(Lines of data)
★ ★ ★

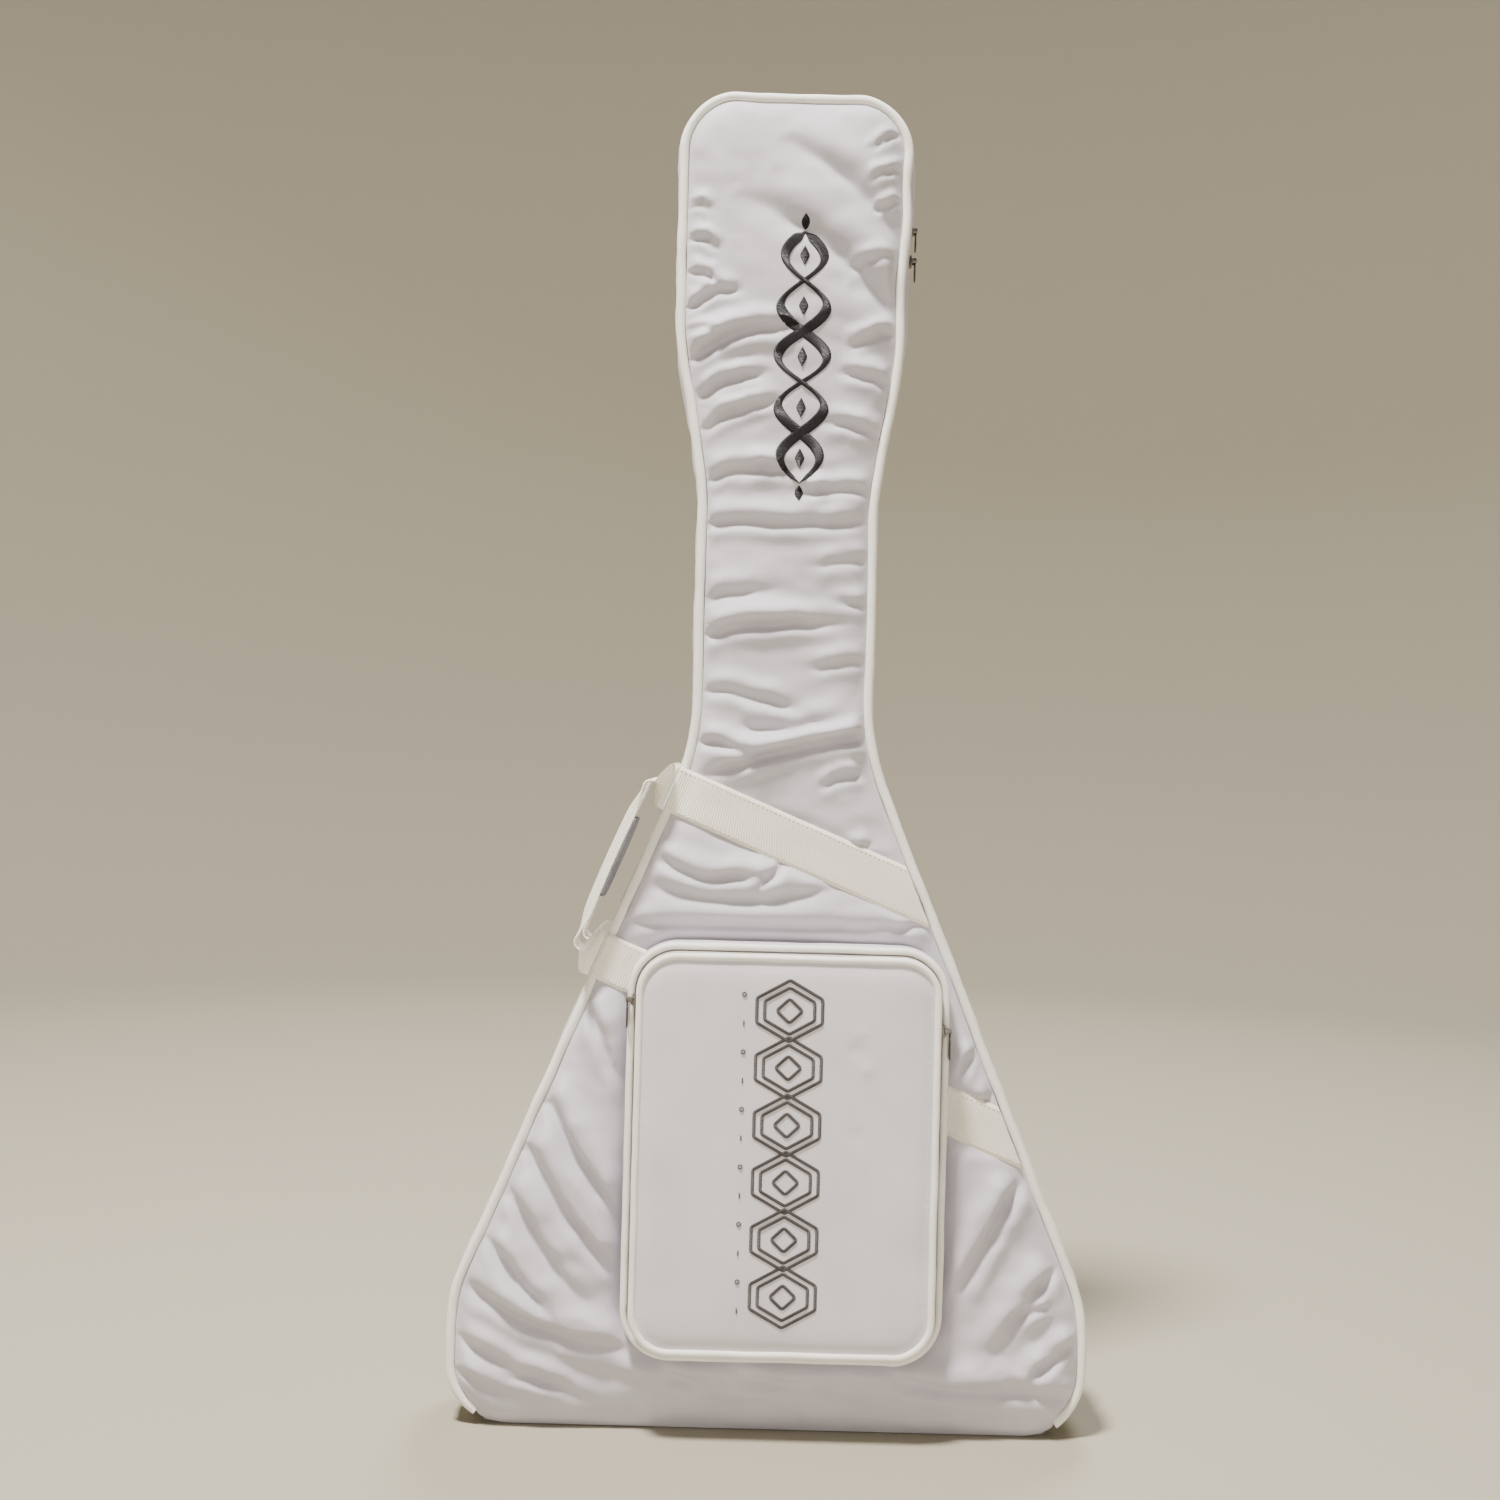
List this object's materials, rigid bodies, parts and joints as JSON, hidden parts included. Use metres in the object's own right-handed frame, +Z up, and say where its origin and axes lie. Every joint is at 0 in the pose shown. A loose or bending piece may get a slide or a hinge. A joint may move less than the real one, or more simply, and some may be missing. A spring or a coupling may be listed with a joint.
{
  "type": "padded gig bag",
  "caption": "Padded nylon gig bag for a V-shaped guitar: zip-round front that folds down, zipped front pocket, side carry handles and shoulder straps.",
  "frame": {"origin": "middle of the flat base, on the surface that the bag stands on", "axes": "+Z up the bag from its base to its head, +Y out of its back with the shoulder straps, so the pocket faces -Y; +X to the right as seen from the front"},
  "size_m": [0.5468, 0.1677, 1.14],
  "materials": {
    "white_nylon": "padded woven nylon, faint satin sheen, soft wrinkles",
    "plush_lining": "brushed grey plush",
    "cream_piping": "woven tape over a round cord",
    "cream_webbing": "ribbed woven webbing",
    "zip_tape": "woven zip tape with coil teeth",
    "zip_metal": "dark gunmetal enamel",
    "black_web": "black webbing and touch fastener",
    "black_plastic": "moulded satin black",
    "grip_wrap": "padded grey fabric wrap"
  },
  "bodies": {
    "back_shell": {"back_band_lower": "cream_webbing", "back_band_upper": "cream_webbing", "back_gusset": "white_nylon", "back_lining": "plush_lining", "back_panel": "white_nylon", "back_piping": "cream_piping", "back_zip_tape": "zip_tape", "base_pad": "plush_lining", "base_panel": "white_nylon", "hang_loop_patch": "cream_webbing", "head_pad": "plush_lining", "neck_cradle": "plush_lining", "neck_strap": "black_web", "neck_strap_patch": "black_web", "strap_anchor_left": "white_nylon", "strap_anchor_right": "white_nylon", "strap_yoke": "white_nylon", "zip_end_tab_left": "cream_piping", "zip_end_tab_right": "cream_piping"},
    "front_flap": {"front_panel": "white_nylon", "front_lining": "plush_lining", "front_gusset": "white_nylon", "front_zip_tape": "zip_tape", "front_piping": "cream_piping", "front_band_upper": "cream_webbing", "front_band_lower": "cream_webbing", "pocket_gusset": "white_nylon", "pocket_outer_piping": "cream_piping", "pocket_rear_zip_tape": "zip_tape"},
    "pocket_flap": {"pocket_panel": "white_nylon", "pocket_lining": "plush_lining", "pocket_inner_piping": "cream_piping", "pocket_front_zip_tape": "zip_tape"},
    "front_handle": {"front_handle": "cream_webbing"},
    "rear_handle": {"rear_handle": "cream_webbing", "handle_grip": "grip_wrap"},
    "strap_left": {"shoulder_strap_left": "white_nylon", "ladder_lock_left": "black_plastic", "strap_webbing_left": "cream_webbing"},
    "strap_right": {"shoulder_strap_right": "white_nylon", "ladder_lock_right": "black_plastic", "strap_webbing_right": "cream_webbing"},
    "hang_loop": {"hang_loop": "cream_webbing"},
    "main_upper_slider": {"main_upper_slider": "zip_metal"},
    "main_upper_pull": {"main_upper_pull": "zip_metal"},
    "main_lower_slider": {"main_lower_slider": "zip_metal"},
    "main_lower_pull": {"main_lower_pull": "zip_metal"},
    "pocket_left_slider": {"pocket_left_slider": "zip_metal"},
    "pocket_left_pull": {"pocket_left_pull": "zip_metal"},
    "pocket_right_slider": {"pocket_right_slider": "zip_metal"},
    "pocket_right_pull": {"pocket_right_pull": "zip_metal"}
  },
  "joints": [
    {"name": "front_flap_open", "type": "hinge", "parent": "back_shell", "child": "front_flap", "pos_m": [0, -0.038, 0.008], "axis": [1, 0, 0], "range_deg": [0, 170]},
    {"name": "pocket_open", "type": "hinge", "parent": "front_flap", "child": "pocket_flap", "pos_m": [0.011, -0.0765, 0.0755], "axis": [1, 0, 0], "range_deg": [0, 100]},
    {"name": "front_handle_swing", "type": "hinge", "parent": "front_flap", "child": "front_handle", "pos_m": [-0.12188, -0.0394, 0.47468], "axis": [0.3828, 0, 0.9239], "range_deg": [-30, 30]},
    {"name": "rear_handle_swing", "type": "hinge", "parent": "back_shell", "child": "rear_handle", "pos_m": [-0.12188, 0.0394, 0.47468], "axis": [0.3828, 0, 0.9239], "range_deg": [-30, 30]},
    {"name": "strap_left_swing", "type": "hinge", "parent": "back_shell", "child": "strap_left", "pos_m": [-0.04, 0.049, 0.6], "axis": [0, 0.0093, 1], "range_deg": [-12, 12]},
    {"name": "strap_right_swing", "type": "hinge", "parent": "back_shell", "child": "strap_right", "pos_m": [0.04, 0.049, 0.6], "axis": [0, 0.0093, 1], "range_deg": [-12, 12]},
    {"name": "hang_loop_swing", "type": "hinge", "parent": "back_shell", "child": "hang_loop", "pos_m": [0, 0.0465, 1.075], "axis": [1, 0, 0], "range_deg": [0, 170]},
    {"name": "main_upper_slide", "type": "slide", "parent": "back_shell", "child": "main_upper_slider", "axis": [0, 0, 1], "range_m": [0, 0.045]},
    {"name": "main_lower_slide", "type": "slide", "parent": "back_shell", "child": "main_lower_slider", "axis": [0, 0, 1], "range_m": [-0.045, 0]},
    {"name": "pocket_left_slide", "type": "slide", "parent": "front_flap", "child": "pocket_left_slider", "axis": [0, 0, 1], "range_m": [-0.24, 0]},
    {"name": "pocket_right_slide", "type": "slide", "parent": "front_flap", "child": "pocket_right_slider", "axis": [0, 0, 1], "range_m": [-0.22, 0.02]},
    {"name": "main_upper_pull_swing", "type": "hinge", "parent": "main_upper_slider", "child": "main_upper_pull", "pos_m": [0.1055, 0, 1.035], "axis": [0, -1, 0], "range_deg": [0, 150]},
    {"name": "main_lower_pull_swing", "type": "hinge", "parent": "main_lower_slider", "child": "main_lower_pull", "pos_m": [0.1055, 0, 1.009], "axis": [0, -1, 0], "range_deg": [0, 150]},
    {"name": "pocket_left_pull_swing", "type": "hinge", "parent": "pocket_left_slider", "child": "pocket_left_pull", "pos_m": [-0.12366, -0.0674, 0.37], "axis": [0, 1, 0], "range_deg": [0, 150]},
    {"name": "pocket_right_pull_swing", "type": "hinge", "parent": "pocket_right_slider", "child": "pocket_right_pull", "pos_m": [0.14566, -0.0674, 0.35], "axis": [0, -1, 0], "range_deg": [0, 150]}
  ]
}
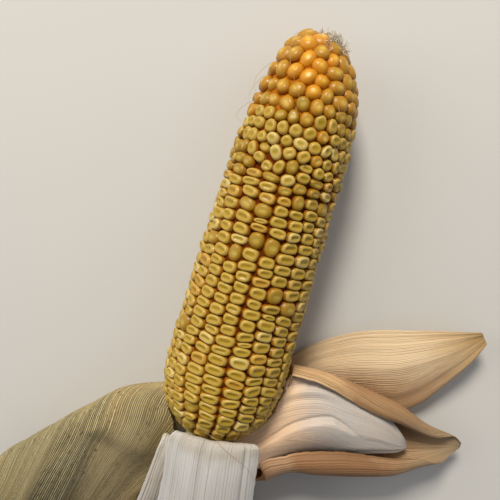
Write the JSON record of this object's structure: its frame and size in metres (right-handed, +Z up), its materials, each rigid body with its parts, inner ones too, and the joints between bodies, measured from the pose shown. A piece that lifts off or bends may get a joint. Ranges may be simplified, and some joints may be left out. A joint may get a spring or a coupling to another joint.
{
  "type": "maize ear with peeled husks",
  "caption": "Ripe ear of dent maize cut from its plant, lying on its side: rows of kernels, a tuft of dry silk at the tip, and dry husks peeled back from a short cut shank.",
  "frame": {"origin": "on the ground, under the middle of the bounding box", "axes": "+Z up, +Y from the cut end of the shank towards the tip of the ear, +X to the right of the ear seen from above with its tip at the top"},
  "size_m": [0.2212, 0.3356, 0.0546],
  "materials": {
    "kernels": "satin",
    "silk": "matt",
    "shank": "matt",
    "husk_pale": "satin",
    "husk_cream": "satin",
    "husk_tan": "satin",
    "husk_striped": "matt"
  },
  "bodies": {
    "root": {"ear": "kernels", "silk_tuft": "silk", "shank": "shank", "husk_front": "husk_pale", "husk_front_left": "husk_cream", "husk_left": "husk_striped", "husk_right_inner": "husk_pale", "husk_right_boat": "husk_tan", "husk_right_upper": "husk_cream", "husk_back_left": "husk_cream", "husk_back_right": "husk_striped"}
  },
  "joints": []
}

★ ★ ★

Work to do -
Your task is to repeat the data exactly, with nothing left out.

Output of the exercise -
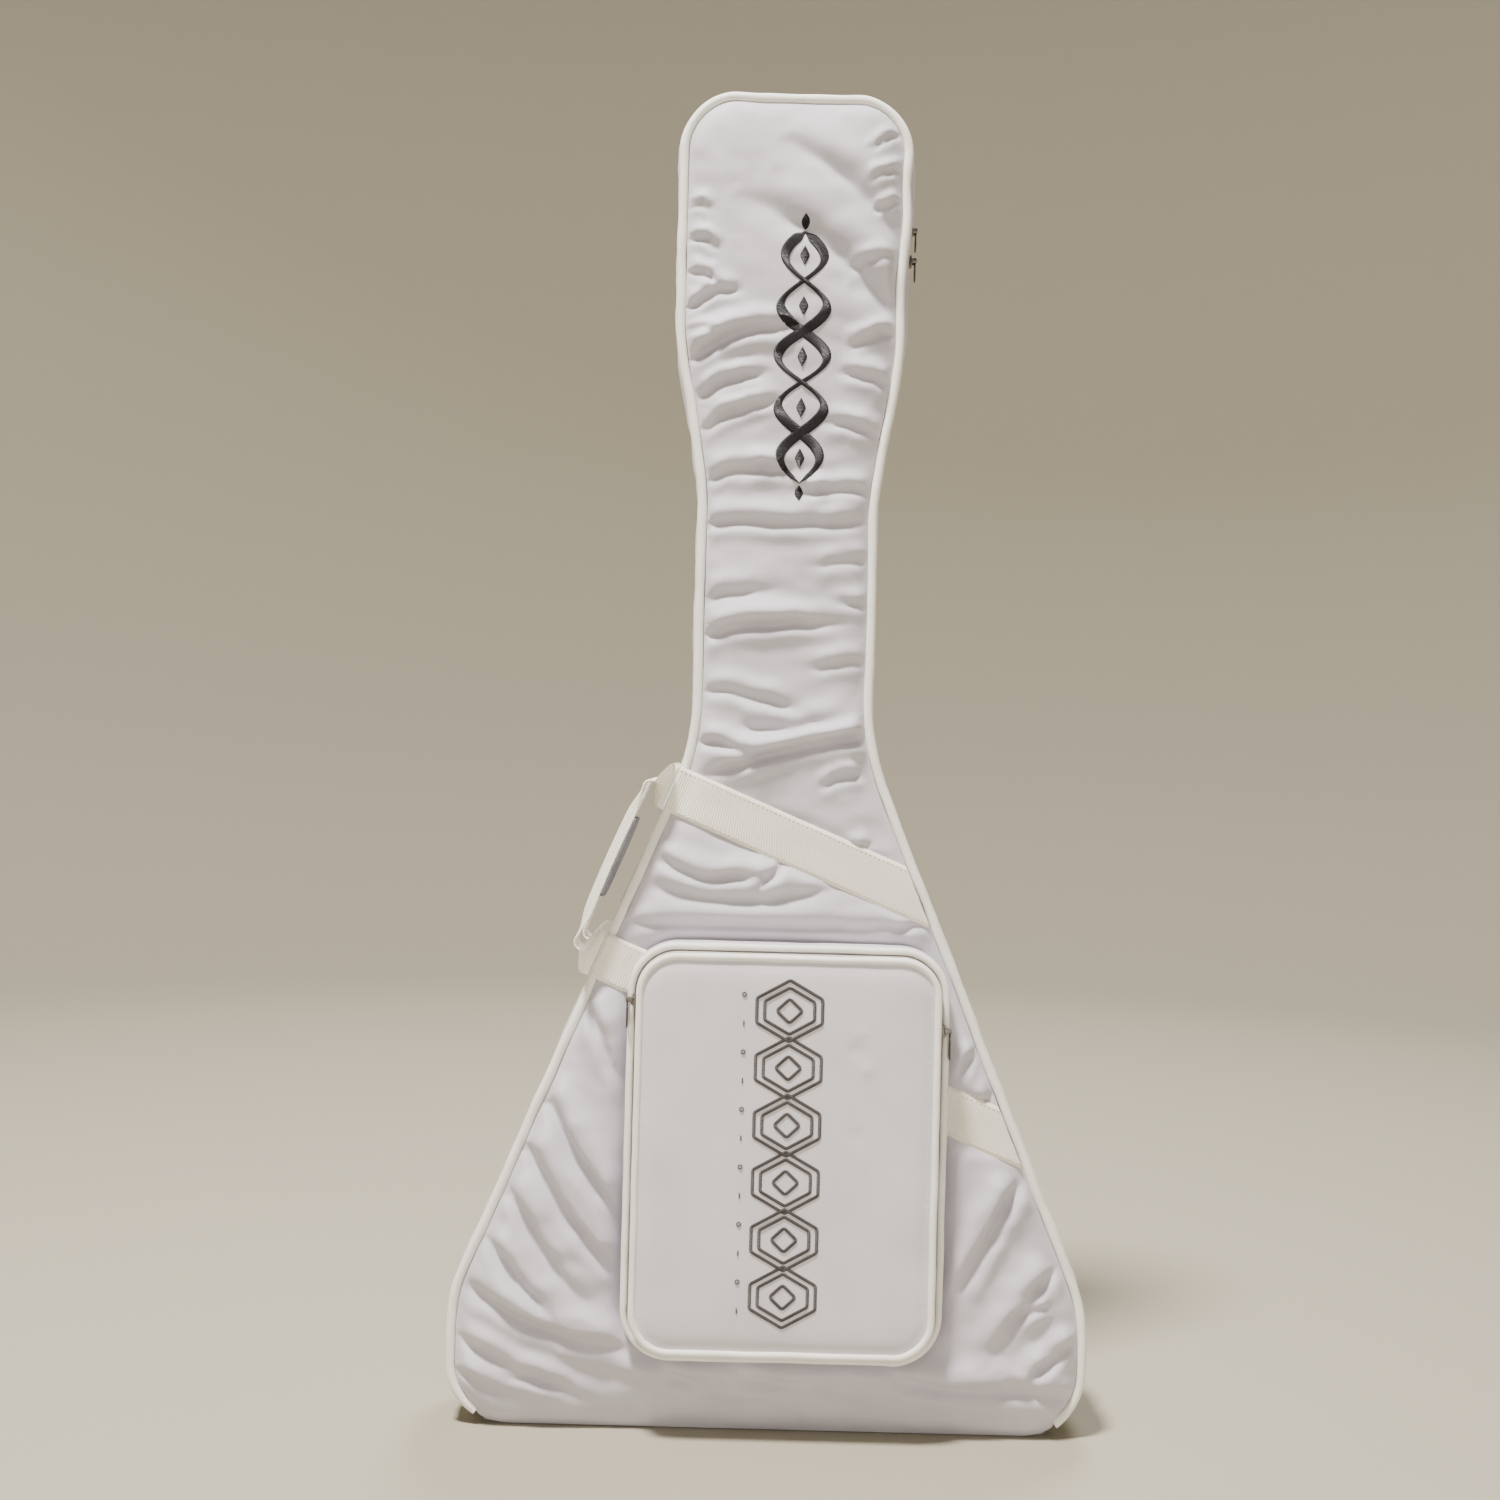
List this object's materials, rigid bodies, parts and joints as JSON, hidden parts included. Use metres in the object's own right-handed frame, +Z up, and say where its origin and axes lie. Every joint is at 0 in the pose shown. A loose or bending piece may get a slide or a hinge. A joint may move less than the real one, or more simply, and some may be missing. A spring or a coupling may be listed with a joint.
{
  "type": "padded gig bag",
  "caption": "Padded nylon gig bag for a V-shaped guitar: zip-round front that folds down, zipped front pocket, side carry handles and shoulder straps.",
  "frame": {"origin": "middle of the flat base, on the surface that the bag stands on", "axes": "+Z up the bag from its base to its head, +Y out of its back with the shoulder straps, so the pocket faces -Y; +X to the right as seen from the front"},
  "size_m": [0.5468, 0.1677, 1.14],
  "materials": {
    "white_nylon": "padded woven nylon, faint satin sheen, soft wrinkles",
    "plush_lining": "brushed grey plush",
    "cream_piping": "woven tape over a round cord",
    "cream_webbing": "ribbed woven webbing",
    "zip_tape": "woven zip tape with coil teeth",
    "zip_metal": "dark gunmetal enamel",
    "black_web": "black webbing and touch fastener",
    "black_plastic": "moulded satin black",
    "grip_wrap": "padded grey fabric wrap"
  },
  "bodies": {
    "back_shell": {"back_band_lower": "cream_webbing", "back_band_upper": "cream_webbing", "back_gusset": "white_nylon", "back_lining": "plush_lining", "back_panel": "white_nylon", "back_piping": "cream_piping", "back_zip_tape": "zip_tape", "base_pad": "plush_lining", "base_panel": "white_nylon", "hang_loop_patch": "cream_webbing", "head_pad": "plush_lining", "neck_cradle": "plush_lining", "neck_strap": "black_web", "neck_strap_patch": "black_web", "strap_anchor_left": "white_nylon", "strap_anchor_right": "white_nylon", "strap_yoke": "white_nylon", "zip_end_tab_left": "cream_piping", "zip_end_tab_right": "cream_piping"},
    "front_flap": {"front_panel": "white_nylon", "front_lining": "plush_lining", "front_gusset": "white_nylon", "front_zip_tape": "zip_tape", "front_piping": "cream_piping", "front_band_upper": "cream_webbing", "front_band_lower": "cream_webbing", "pocket_gusset": "white_nylon", "pocket_outer_piping": "cream_piping", "pocket_rear_zip_tape": "zip_tape"},
    "pocket_flap": {"pocket_panel": "white_nylon", "pocket_lining": "plush_lining", "pocket_inner_piping": "cream_piping", "pocket_front_zip_tape": "zip_tape"},
    "front_handle": {"front_handle": "cream_webbing"},
    "rear_handle": {"rear_handle": "cream_webbing", "handle_grip": "grip_wrap"},
    "strap_left": {"shoulder_strap_left": "white_nylon", "ladder_lock_left": "black_plastic", "strap_webbing_left": "cream_webbing"},
    "strap_right": {"shoulder_strap_right": "white_nylon", "ladder_lock_right": "black_plastic", "strap_webbing_right": "cream_webbing"},
    "hang_loop": {"hang_loop": "cream_webbing"},
    "main_upper_slider": {"main_upper_slider": "zip_metal"},
    "main_upper_pull": {"main_upper_pull": "zip_metal"},
    "main_lower_slider": {"main_lower_slider": "zip_metal"},
    "main_lower_pull": {"main_lower_pull": "zip_metal"},
    "pocket_left_slider": {"pocket_left_slider": "zip_metal"},
    "pocket_left_pull": {"pocket_left_pull": "zip_metal"},
    "pocket_right_slider": {"pocket_right_slider": "zip_metal"},
    "pocket_right_pull": {"pocket_right_pull": "zip_metal"}
  },
  "joints": [
    {"name": "front_flap_open", "type": "hinge", "parent": "back_shell", "child": "front_flap", "pos_m": [0, -0.038, 0.008], "axis": [1, 0, 0], "range_deg": [0, 170]},
    {"name": "pocket_open", "type": "hinge", "parent": "front_flap", "child": "pocket_flap", "pos_m": [0.011, -0.0765, 0.0755], "axis": [1, 0, 0], "range_deg": [0, 100]},
    {"name": "front_handle_swing", "type": "hinge", "parent": "front_flap", "child": "front_handle", "pos_m": [-0.12188, -0.0394, 0.47468], "axis": [0.3828, 0, 0.9239], "range_deg": [-30, 30]},
    {"name": "rear_handle_swing", "type": "hinge", "parent": "back_shell", "child": "rear_handle", "pos_m": [-0.12188, 0.0394, 0.47468], "axis": [0.3828, 0, 0.9239], "range_deg": [-30, 30]},
    {"name": "strap_left_swing", "type": "hinge", "parent": "back_shell", "child": "strap_left", "pos_m": [-0.04, 0.049, 0.6], "axis": [0, 0.0093, 1], "range_deg": [-12, 12]},
    {"name": "strap_right_swing", "type": "hinge", "parent": "back_shell", "child": "strap_right", "pos_m": [0.04, 0.049, 0.6], "axis": [0, 0.0093, 1], "range_deg": [-12, 12]},
    {"name": "hang_loop_swing", "type": "hinge", "parent": "back_shell", "child": "hang_loop", "pos_m": [0, 0.0465, 1.075], "axis": [1, 0, 0], "range_deg": [0, 170]},
    {"name": "main_upper_slide", "type": "slide", "parent": "back_shell", "child": "main_upper_slider", "axis": [0, 0, 1], "range_m": [0, 0.045]},
    {"name": "main_lower_slide", "type": "slide", "parent": "back_shell", "child": "main_lower_slider", "axis": [0, 0, 1], "range_m": [-0.045, 0]},
    {"name": "pocket_left_slide", "type": "slide", "parent": "front_flap", "child": "pocket_left_slider", "axis": [0, 0, 1], "range_m": [-0.24, 0]},
    {"name": "pocket_right_slide", "type": "slide", "parent": "front_flap", "child": "pocket_right_slider", "axis": [0, 0, 1], "range_m": [-0.22, 0.02]},
    {"name": "main_upper_pull_swing", "type": "hinge", "parent": "main_upper_slider", "child": "main_upper_pull", "pos_m": [0.1055, 0, 1.035], "axis": [0, -1, 0], "range_deg": [0, 150]},
    {"name": "main_lower_pull_swing", "type": "hinge", "parent": "main_lower_slider", "child": "main_lower_pull", "pos_m": [0.1055, 0, 1.009], "axis": [0, -1, 0], "range_deg": [0, 150]},
    {"name": "pocket_left_pull_swing", "type": "hinge", "parent": "pocket_left_slider", "child": "pocket_left_pull", "pos_m": [-0.12366, -0.0674, 0.37], "axis": [0, 1, 0], "range_deg": [0, 150]},
    {"name": "pocket_right_pull_swing", "type": "hinge", "parent": "pocket_right_slider", "child": "pocket_right_pull", "pos_m": [0.14566, -0.0674, 0.35], "axis": [0, -1, 0], "range_deg": [0, 150]}
  ]
}
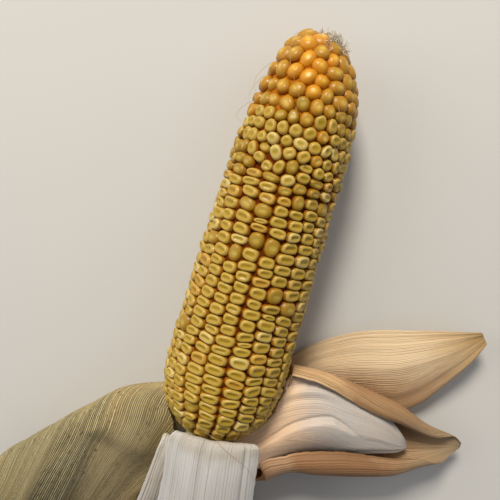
Write the JSON record of this object's structure: its frame and size in metres (right-handed, +Z up), its materials, each rigid body with its parts, inner ones too, and the joints between bodies, measured from the pose shown. A piece that lifts off or bends may get a joint. Ranges may be simplified, and some joints may be left out. A joint may get a spring or a coupling to another joint.
{
  "type": "maize ear with peeled husks",
  "caption": "Ripe ear of dent maize cut from its plant, lying on its side: rows of kernels, a tuft of dry silk at the tip, and dry husks peeled back from a short cut shank.",
  "frame": {"origin": "on the ground, under the middle of the bounding box", "axes": "+Z up, +Y from the cut end of the shank towards the tip of the ear, +X to the right of the ear seen from above with its tip at the top"},
  "size_m": [0.2212, 0.3356, 0.0546],
  "materials": {
    "kernels": "satin",
    "silk": "matt",
    "shank": "matt",
    "husk_pale": "satin",
    "husk_cream": "satin",
    "husk_tan": "satin",
    "husk_striped": "matt"
  },
  "bodies": {
    "root": {"ear": "kernels", "silk_tuft": "silk", "shank": "shank", "husk_front": "husk_pale", "husk_front_left": "husk_cream", "husk_left": "husk_striped", "husk_right_inner": "husk_pale", "husk_right_boat": "husk_tan", "husk_right_upper": "husk_cream", "husk_back_left": "husk_cream", "husk_back_right": "husk_striped"}
  },
  "joints": []
}